POSTED BY April 23, 2012 COMMENTS (175)ON
There are 3 ways one can pass on his wealth to someone – joint accounts, nomination and Will. A lot of people do not know which one is more powerful than other and when to use which one. Today lets discuss few points about joint accounts, nominations and will and some scenarios which will make them clear.
1. Not understanding what a joint account means
If you want to make sure that after your death, your wife operates the account and should be the sole owner of the account then don’t just make her the nominee, better make her a joint account holder in the bank account itself. If you choose “either or survivor” mode, she will be able to transact and do things along with you. But if you want to make sure that she can only operate and take charge once you are not around, then choose “former or survivor” mode, so she will not be able to transact and own anything till you are alive, but once you are no more, she just becomes the owner, without any hassles. This is a better way to give control to someone after your death and more powerful and simple than making a WILL or leaving it on the mercy of fate. You can make some person joint holder in bank accounts, mutual funds, FD’s or real estate properties.

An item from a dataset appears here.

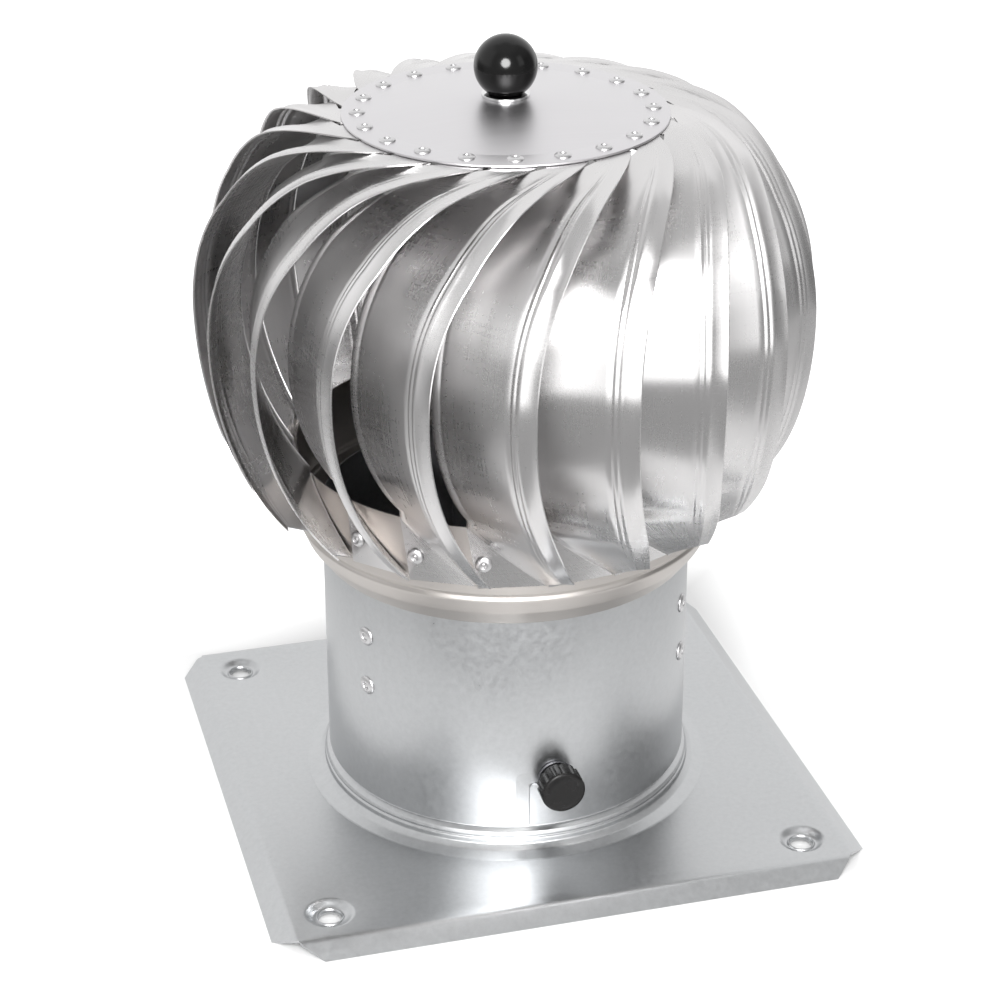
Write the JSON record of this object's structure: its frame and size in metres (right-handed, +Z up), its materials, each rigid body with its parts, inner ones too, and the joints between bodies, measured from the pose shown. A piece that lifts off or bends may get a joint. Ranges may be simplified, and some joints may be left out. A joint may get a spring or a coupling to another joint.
{
  "type": "roof turbine ventilator",
  "caption": "Wind-driven roof ventilator: a globe of curved metal blades spins on a clamped sleeve over a round neck on a square, screw-down plate.",
  "frame": {"origin": "centre of the roof plate, on the roof", "axes": "+Z up the axis of the turning head, -Y towards the clamp knob"},
  "size_m": [0.25, 0.25, 0.3279],
  "materials": {
    "galvanised_sheet": "satin zinc coating with faint clouding",
    "stainless_sheet": "bright rolled stainless steel",
    "rivet_metal": "bright aluminium",
    "zinc_fastener": "zinc-plated",
    "painted_bar": "plain plated steel",
    "turned_steel": "turned and ground",
    "gloss_black": "polished black",
    "satin_black": "satin black"
  },
  "bodies": {
    "base": {"base_plate": "galvanised_sheet", "neck_collar": "galvanised_sheet", "clamp_nut": "zinc_fastener"},
    "turning_sleeve": {"sleeve": "galvanised_sheet", "arm_rivets": "rivet_metal", "bearing_arm_1": "painted_bar", "bearing_arm_2": "painted_bar", "bearing_arm_3": "painted_bar", "bearing_housing": "painted_bar", "bearing_outer_rings": "turned_steel", "housing_clips": "turned_steel"},
    "head": {"blade_01": "stainless_sheet", "blade_02": "stainless_sheet", "blade_03": "stainless_sheet", "blade_04": "stainless_sheet", "blade_05": "stainless_sheet", "blade_06": "stainless_sheet", "blade_07": "stainless_sheet", "blade_08": "stainless_sheet", "blade_09": "stainless_sheet", "blade_10": "stainless_sheet", "blade_11": "stainless_sheet", "blade_12": "stainless_sheet", "blade_13": "stainless_sheet", "blade_14": "stainless_sheet", "blade_15": "stainless_sheet", "blade_16": "stainless_sheet", "blade_17": "stainless_sheet", "blade_18": "stainless_sheet", "blade_19": "stainless_sheet", "blade_20": "stainless_sheet", "rotor_ring": "stainless_sheet", "ring_rivets": "rivet_metal", "top_disc": "stainless_sheet", "disc_rivets": "rivet_metal", "shaft": "turned_steel", "shaft_nut": "zinc_fastener", "bearing_inner_rings": "turned_steel", "disc_nut": "zinc_fastener", "top_nut": "zinc_fastener", "top_washer": "zinc_fastener", "ball_knob": "gloss_black"},
    "washer": {"clamp_washer": "zinc_fastener"},
    "knob": {"clamp_knob": "satin_black", "clamp_screw": "zinc_fastener"}
  },
  "joints": [
    {"name": "sleeve_turn", "type": "hinge", "parent": "base", "child": "turning_sleeve", "pos_m": [0, 0, 0.038], "axis": [0, 0, 1], "range_deg": [0, 10]},
    {"name": "head_spin", "type": "hinge", "parent": "turning_sleeve", "child": "head", "pos_m": [0, 0, 0.2], "axis": [0, 0, 1], "continuous": true},
    {"name": "clamp_travel", "type": "slide", "parent": "base", "child": "washer", "axis": [0, -1, 0], "range_m": [0, 0.0017]},
    {"name": "knob_turn", "type": "hinge", "parent": "washer", "child": "knob", "pos_m": [0, -0.084, 0.038], "axis": [0, -1, 0], "range_deg": [0, 720]}
  ],
  "couplings": [
    {"joint": "clamp_travel", "follows": "knob_turn", "m_per_rad": 0.00012732}
  ]
}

2. Forgetting about old joint holders
A lot of people have joint accounts with their father, mother, brother etc etc years back, but now they want to pass on their wealth to their children/wife on their death, so they put their names in Nominee and also write a WILL (for full proof documentation), but once they die, the nomination and WILL be of no use, because the bank account is not dormant, it’s still alive with a legitimate owner and that will be the person who was the joint owner. You might have opened that bank account long back before marriage with your brother or father as joint holder and now forgot about this, but they are next legitimate owner of the bank account (or anything else). Note that nominations are useful to pass on the control only when no one is to claim it and WILL are to transfer the rights to someone after the owner is dead, but incase a joint account is there, the control can be passed only on the death of both the holders , not just the primary or secondary holder.

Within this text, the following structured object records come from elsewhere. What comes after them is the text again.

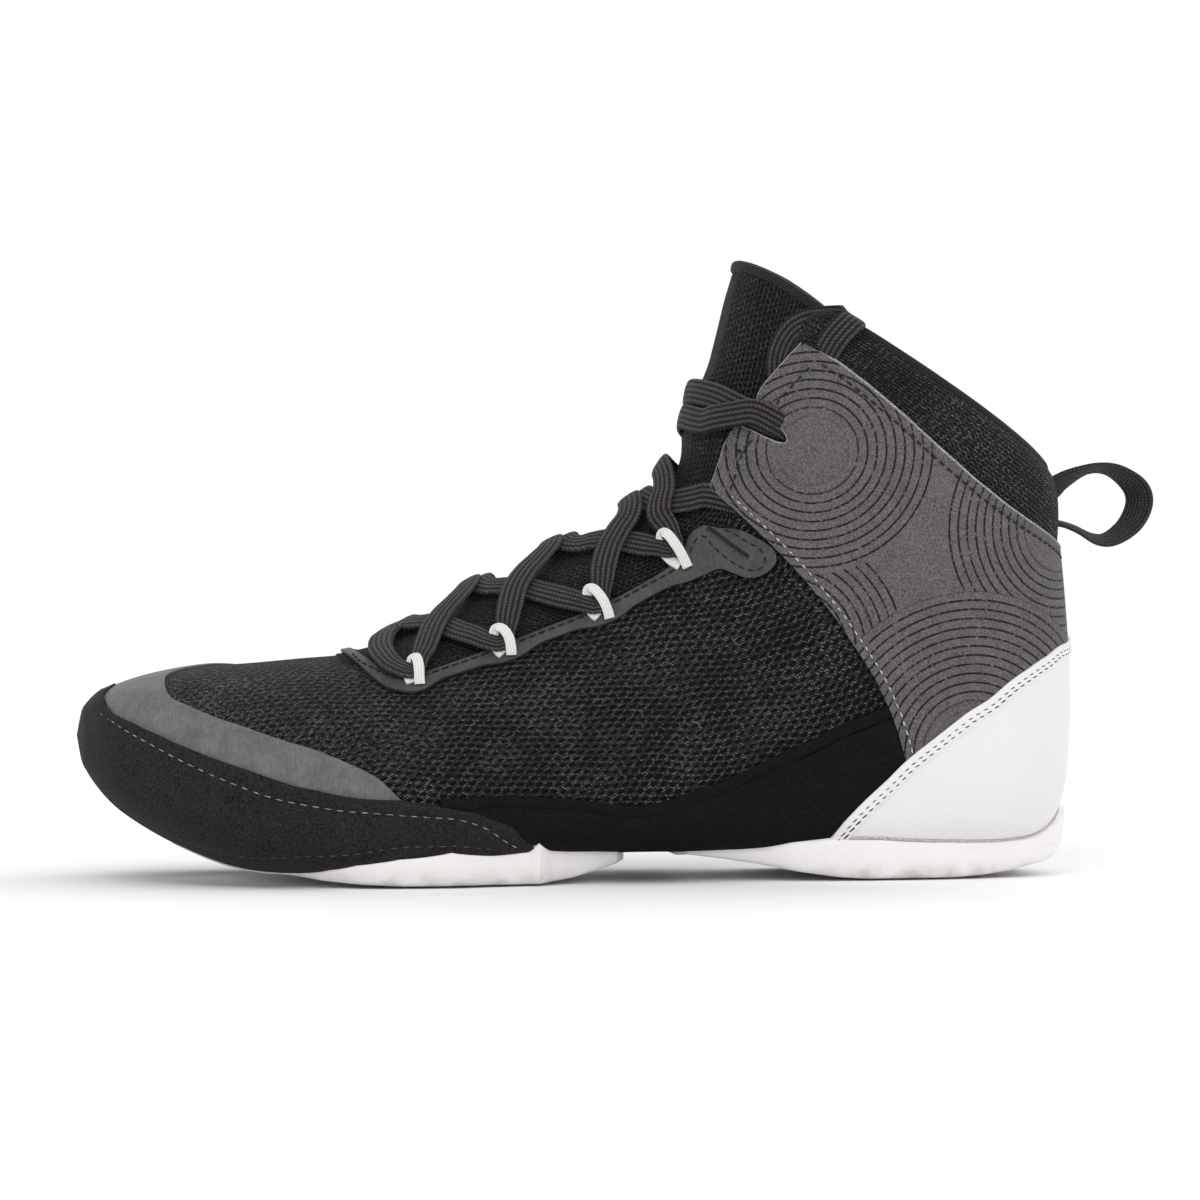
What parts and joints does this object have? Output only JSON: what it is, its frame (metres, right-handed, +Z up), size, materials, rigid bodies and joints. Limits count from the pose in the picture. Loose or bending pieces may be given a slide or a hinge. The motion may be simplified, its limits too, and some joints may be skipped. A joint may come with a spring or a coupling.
{
  "type": "wrestling shoe",
  "caption": "Left high-top wrestling shoe with mesh upper, split rubber outsole, laced throat through tape loops, ankle strap, heel counter and pull loop.",
  "frame": {"origin": "centre of the bounding box in plan, on the floor plane under the two outsoles", "axes": "toe along -X, lateral side of the left shoe along -Y, collar and tongue up along +Z"},
  "size_m": [0.311, 0.102, 0.1809],
  "materials": {
    "mesh": "open knit mesh, near black",
    "lining": "padded spacer mesh, black",
    "insole": "brushed textile over foam",
    "rubber": "off-white matte rubber, lightly scuffed",
    "suede": "black napped suede",
    "film": "dark warm grey film with a woven emboss",
    "microfibre": "smooth black microfibre",
    "counter": "smooth white synthetic leather",
    "strap": "grey suede with a fine dark line print",
    "tape": "white woven tape",
    "lace": "flat woven lace, charcoal",
    "webbing": "ribbed black webbing"
  },
  "bodies": {
    "root": {"upper": "mesh", "tongue": "lining", "insole": "insole", "outsole_forefoot": "rubber", "outsole_heel": "rubber", "toe_wrap": "suede", "toe_film": "film", "arch_wrap": "microfibre", "heel_counter": "counter", "ankle_strap": "strap", "eyestay": "film", "loop_lateral_1": "tape", "loop_lateral_2": "tape", "loop_lateral_3": "tape", "loop_lateral_4": "tape", "loop_medial_1": "tape", "loop_medial_2": "tape", "loop_medial_3": "tape", "loop_medial_4": "tape", "lace_bar": "lace", "lace_cross_1": "lace", "lace_cross_2": "lace", "lace_cross_3": "lace", "lace_cross_4": "lace", "lace_front": "lace", "pull_loop": "webbing", "lace_end": "lace"}
  },
  "joints": []
}
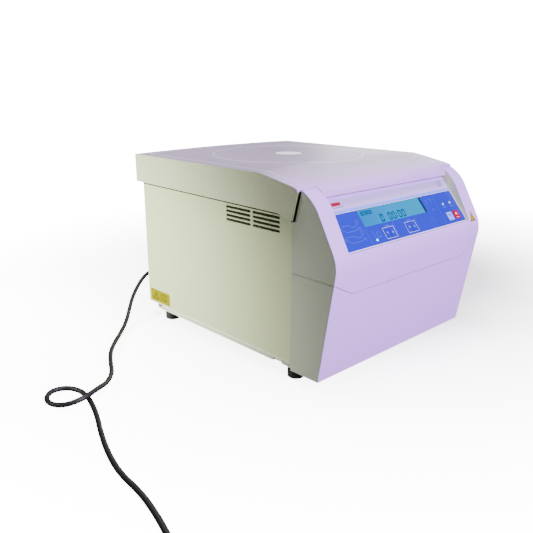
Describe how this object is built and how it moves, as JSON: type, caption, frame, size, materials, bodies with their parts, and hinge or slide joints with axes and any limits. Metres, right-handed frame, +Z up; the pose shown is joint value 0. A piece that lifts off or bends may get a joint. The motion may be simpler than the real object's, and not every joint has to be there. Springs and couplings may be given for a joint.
{
  "type": "laboratory centrifuge",
  "caption": "Bench laboratory centrifuge with a hinged lid, sloping key panel, swing-out rotor in a steel chamber, side vents, rubber feet and a mains lead.",
  "frame": {"origin": "on the surface it stands on, under the middle of the machine's box without the mains lead", "axes": "+X to the machine's right as seen from the front, -Y towards the person at the key panel, +Z up"},
  "size_m": [0.7866, 0.7566, 0.303],
  "materials": {
    "tray_steel": "satin",
    "side_paint": "fine texture",
    "lid_paint": "fine texture",
    "front_plastic": "fine satin",
    "rubber": "matte",
    "seal_rubber": "matte",
    "chamber_steel": "brushed",
    "cast_alloy": "cast",
    "bearing_steel": "ground",
    "copper": "wound wire",
    "black_plastic": "fine grain",
    "panel_film": "printed film",
    "lcd_glass": "clear cover",
    "circuit_board": "solder mask",
    "cord_rubber": "satin",
    "liner_plastic": "moulded",
    "window_plastic": "frosted",
    "rotor_alloy": "anodised",
    "key_blue": "domed film",
    "key_start": "domed film",
    "key_stop": "domed film"
  },
  "bodies": {
    "housing": {"base_plate": "tray_steel", "right_side_panel": "side_paint", "left_side_panel": "side_paint", "rear_panel": "side_paint", "top_deck": "tray_steel", "front_cover_upper": "front_plastic", "front_cover_lower": "front_plastic", "rubber_feet": "rubber", "chamber_bowl": "chamber_steel", "chamber_seal": "seal_rubber", "guard_ring": "tray_steel", "motor_mount_plate": "tray_steel", "motor_dampers": "rubber", "motor_housing": "cast_alloy", "lower_bearing": "bearing_steel", "upper_bearing": "bearing_steel", "stator_core": "tray_steel", "stator_windings": "copper", "hinge_brackets": "tray_steel", "hinge_pins": "bearing_steel", "lid_springs": "bearing_steel", "latch_motor": "black_plastic", "control_panel": "panel_film", "lcd_display": "lcd_glass", "control_board": "circuit_board", "power_board": "circuit_board", "heat_sink": "cast_alloy", "mains_inlet": "black_plastic", "switch_frame": "black_plastic", "fan_frame": "black_plastic", "fan_guard": "bearing_steel", "panel_screws": "bearing_steel", "cord_connector": "cord_rubber", "power_cord": "cord_rubber", "cord_coil": "cord_rubber", "mains_plug": "cord_rubber"},
    "lid": {"lid_cover": "lid_paint", "lid_liner": "liner_plastic", "lid_window": "window_plastic", "window_frame": "liner_plastic", "hinge_arms": "tray_steel", "lid_strikers": "bearing_steel"},
    "rotor": {"rotor_shaft": "bearing_steel", "rotor_yoke": "rotor_alloy", "rotor_nut": "rotor_alloy", "motor_rotor": "tray_steel"},
    "bucket_a": {"bucket_1": "rotor_alloy"},
    "bucket_b": {"bucket_2": "rotor_alloy"},
    "bucket_c": {"bucket_3": "rotor_alloy"},
    "bucket_d": {"bucket_4": "rotor_alloy"},
    "latch": {"latch_hooks": "bearing_steel"},
    "rocker": {"power_rocker": "black_plastic"},
    "fan": {"fan_impeller": "black_plastic"},
    "speed_down": {"speed_down_key": "key_blue"},
    "speed_up": {"speed_up_key": "key_blue"},
    "time_down": {"time_down_key": "key_blue"},
    "time_up": {"time_up_key": "key_blue"},
    "start": {"start_key": "key_start"},
    "stop": {"stop_key": "key_stop"}
  },
  "joints": [
    {"name": "lid_hinge", "type": "hinge", "parent": "housing", "child": "lid", "pos_m": [0, 0.205, 0.235], "axis": [-1, 0, 0], "range_deg": [0, 80]},
    {"name": "rotor_spin", "type": "hinge", "parent": "housing", "child": "rotor", "pos_m": [0, 0.0405, 0.2], "axis": [0, 0, 1], "continuous": true},
    {"name": "bucket_a_swing", "type": "hinge", "parent": "rotor", "child": "bucket_a", "pos_m": [0.062, 0.0405, 0.222], "axis": [0, -1, 0], "range_deg": [0, 90]},
    {"name": "bucket_b_swing", "type": "hinge", "parent": "rotor", "child": "bucket_b", "pos_m": [0, 0.1025, 0.222], "axis": [1, 0, 0], "range_deg": [0, 90]},
    {"name": "bucket_c_swing", "type": "hinge", "parent": "rotor", "child": "bucket_c", "pos_m": [-0.062, 0.0405, 0.222], "axis": [0, 1, 0], "range_deg": [0, 90]},
    {"name": "bucket_d_swing", "type": "hinge", "parent": "rotor", "child": "bucket_d", "pos_m": [0, -0.0215, 0.222], "axis": [-1, 0, 0], "range_deg": [0, 90]},
    {"name": "latch_turn", "type": "hinge", "parent": "housing", "child": "latch", "pos_m": [0, -0.143, 0.25], "axis": [-1, 0, 0], "range_deg": [0, 25]},
    {"name": "rocker_tilt", "type": "hinge", "parent": "housing", "child": "rocker", "pos_m": [-0.06, 0.2183, 0.06], "axis": [-1, 0, 0], "range_deg": [0, 11.5]},
    {"name": "fan_spin", "type": "hinge", "parent": "housing", "child": "fan", "pos_m": [0.128, 0.208, 0.092], "axis": [0, 1, 0], "continuous": true},
    {"name": "speed_down_key_press", "type": "slide", "parent": "housing", "child": "speed_down", "axis": [0, 0.7705, -0.6374], "range_m": [0, 0.0006], "stiffness_N_per_m": 300},
    {"name": "speed_up_key_press", "type": "slide", "parent": "housing", "child": "speed_up", "axis": [0, 0.7705, -0.6374], "range_m": [0, 0.0006], "stiffness_N_per_m": 300},
    {"name": "time_down_key_press", "type": "slide", "parent": "housing", "child": "time_down", "axis": [0, 0.7705, -0.6374], "range_m": [0, 0.0006], "stiffness_N_per_m": 300},
    {"name": "time_up_key_press", "type": "slide", "parent": "housing", "child": "time_up", "axis": [0, 0.7705, -0.6374], "range_m": [0, 0.0006], "stiffness_N_per_m": 300},
    {"name": "start_key_press", "type": "slide", "parent": "housing", "child": "start", "axis": [0, 0.7705, -0.6374], "range_m": [0, 0.0006], "stiffness_N_per_m": 300},
    {"name": "stop_key_press", "type": "slide", "parent": "housing", "child": "stop", "axis": [0, 0.7705, -0.6374], "range_m": [0, 0.0006], "stiffness_N_per_m": 300}
  ]
}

3. Not changing Old nominations and WILL
A lot of people do not change the nominations of their bank accounts, mutual funds, life insurance policies due to lazyness, someone else is on the nominee list, but they want to transfer the asset to some one else. A lot of people think that making a WILL is the final solution, but in real life, there can be complications. What if nominee and the person mentioned in a WILL are different ? The nominee can take out the cash from bank or do some transaction ? Then the legal owner will have to run from pillers to post to claim that money back and do all the legal work . See this classic issue on forgetting about the WILL
Hi , I am facing a big issue .. My husband had written a WILL long back stating that all the wealth should go to his brother after his death, but this happened years back, when we were having a lot of issues in marriage and fights, but after that everything was fine and things were on track. But seems like my husband never wrote another WILL after that and didnt change the WILL. He died recently in an accident and now his brother has claimed all our property and bank balance because of that WILL . What can I do ?

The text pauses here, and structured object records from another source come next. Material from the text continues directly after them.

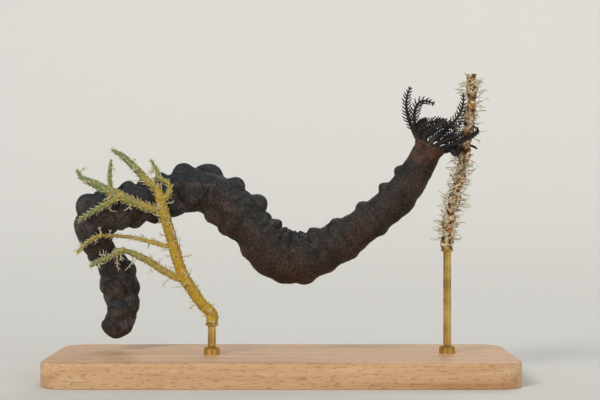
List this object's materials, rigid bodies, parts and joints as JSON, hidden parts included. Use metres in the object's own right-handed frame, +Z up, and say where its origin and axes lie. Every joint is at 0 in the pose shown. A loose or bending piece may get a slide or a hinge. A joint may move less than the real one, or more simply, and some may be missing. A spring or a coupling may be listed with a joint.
{
  "type": "sea cucumber model",
  "caption": "Life-size still model of a dark, knobbly synaptid sea cucumber with feathery tentacles, draped over cut seaweed on a wooden stand with brass rods.",
  "frame": {"origin": "middle of the stand's underside", "axes": "+X from the tail end towards the mouth end, -Y the front that faces the viewer, +Z up"},
  "size_m": [0.184, 0.076, 0.1216],
  "materials": {
    "body_skin": "satin skin-textured resin, mottled dark grey-brown with fine cream dots",
    "crown_skin": "satin skin-textured resin, dark grey",
    "weed": "matt, ochre to olive green with fine pale bristles",
    "stalk_crust": "rough matt crust",
    "beech": "fine straight grain, satin oil",
    "brass": "satin turned"
  },
  "bodies": {
    "root": {"tail_tip": "body_skin", "hanging_tail": "body_skin", "rear_bend": "body_skin", "rear_hump": "body_skin", "mid_slope": "body_skin", "mid_sag": "body_skin", "fore_rise": "body_skin", "neck": "body_skin", "oral_disc": "crown_skin", "tentacle_01": "crown_skin", "tentacle_02": "crown_skin", "tentacle_03": "crown_skin", "tentacle_04": "crown_skin", "tentacle_05": "crown_skin", "tentacle_06": "crown_skin", "tentacle_07": "crown_skin", "tentacle_08": "crown_skin", "tentacle_09": "crown_skin", "tentacle_10": "crown_skin", "tentacle_11": "crown_skin", "tentacle_12": "crown_skin", "tentacle_13": "crown_skin", "tentacle_14": "crown_skin", "tentacle_15": "crown_skin", "perch_weed_stem": "weed", "perch_weed_twig_1": "weed", "perch_weed_twig_2": "weed", "perch_weed_twig_3": "weed", "perch_weed_twig_4": "weed", "perch_weed_twig_5": "weed", "perch_weed_twig_6": "weed", "perch_weed_twig_7": "weed", "perch_weed_twig_8": "weed", "perch_stalk": "stalk_crust", "stand_base": "beech", "stand_rod_left": "brass", "stand_rod_right": "brass"}
  },
  "joints": []
}
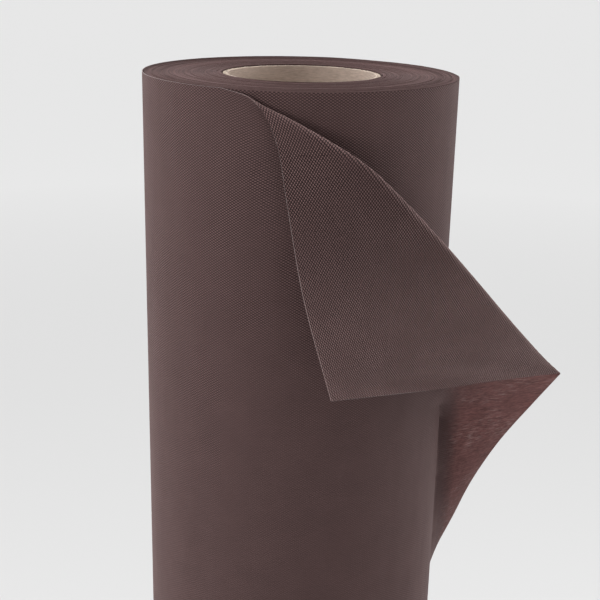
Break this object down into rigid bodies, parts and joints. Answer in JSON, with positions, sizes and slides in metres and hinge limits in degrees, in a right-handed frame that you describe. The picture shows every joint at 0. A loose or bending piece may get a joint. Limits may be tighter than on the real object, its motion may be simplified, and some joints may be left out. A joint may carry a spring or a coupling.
{
  "type": "roll of weed control fabric",
  "caption": "Upright roll of brown nonwoven fabric on a paper core; its free end hangs loose with the top corner folded over.",
  "frame": {"origin": "on the floor, under the middle of the bounding box of the whole object (the roll's axis is 30.8 mm towards -X and 20.2 mm towards +Y of it)", "axes": "+Z along the roll's axis, upwards; the folded corner faces -Y and the free end points to +X"},
  "size_m": [0.2234, 0.2023, 1],
  "materials": {
    "fabric_outside": "spunbonded nonwoven, dark brown, fine diamond emboss, matt",
    "fabric_inside": "spunbonded nonwoven, dark brown, fine diamond emboss, matt, seen from its inner side",
    "core_liner": "smooth grey-beige kraft paper",
    "core_board": "rough kraft board",
    "tape": "clear-beige packing tape"
  },
  "bodies": {
    "roll": {"core_inner_ply": "core_liner", "core_middle_ply": "core_board", "core_outer_ply": "core_board", "start_tape": "tape", "wound_fabric": "fabric_outside"},
    "outer_turn": {"outer_wrap": "fabric_outside"},
    "free_end": {"free_end": "fabric_outside"},
    "folded_corner": {"folded_corner": "fabric_inside"}
  },
  "joints": [
    {"name": "unwind", "type": "hinge", "parent": "roll", "child": "outer_turn", "pos_m": [-0.03076, 0.02016, 0.5], "axis": [0, 0, 1], "continuous": true},
    {"name": "free_end_peel", "type": "hinge", "parent": "outer_turn", "child": "free_end", "pos_m": [-0.06681, -0.05215, 0.5], "axis": [0, 0, -1], "range_deg": [0, 60]},
    {"name": "corner_fold", "type": "hinge", "parent": "free_end", "child": "folded_corner", "pos_m": [0.04346, -0.048, 0.912], "axis": [-0.6697, -0.3504, 0.6548], "range_deg": [0, 30]}
  ]
}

Truely speaking , This lady cant do anything … her husband was ignorant about these things and now she will pay for his mistakes !
Joint Accounts, Nomination and Wills are all ways to pass on your wealth to someone else once you die, so it is very important that you structure these in the best possible manner. Have consistency in all these 3 things. If you pass on your money to a person better open account or buy the asset along as joint owner, make sure you put his name as nominee and also make sure that the WILL is written with clear directions.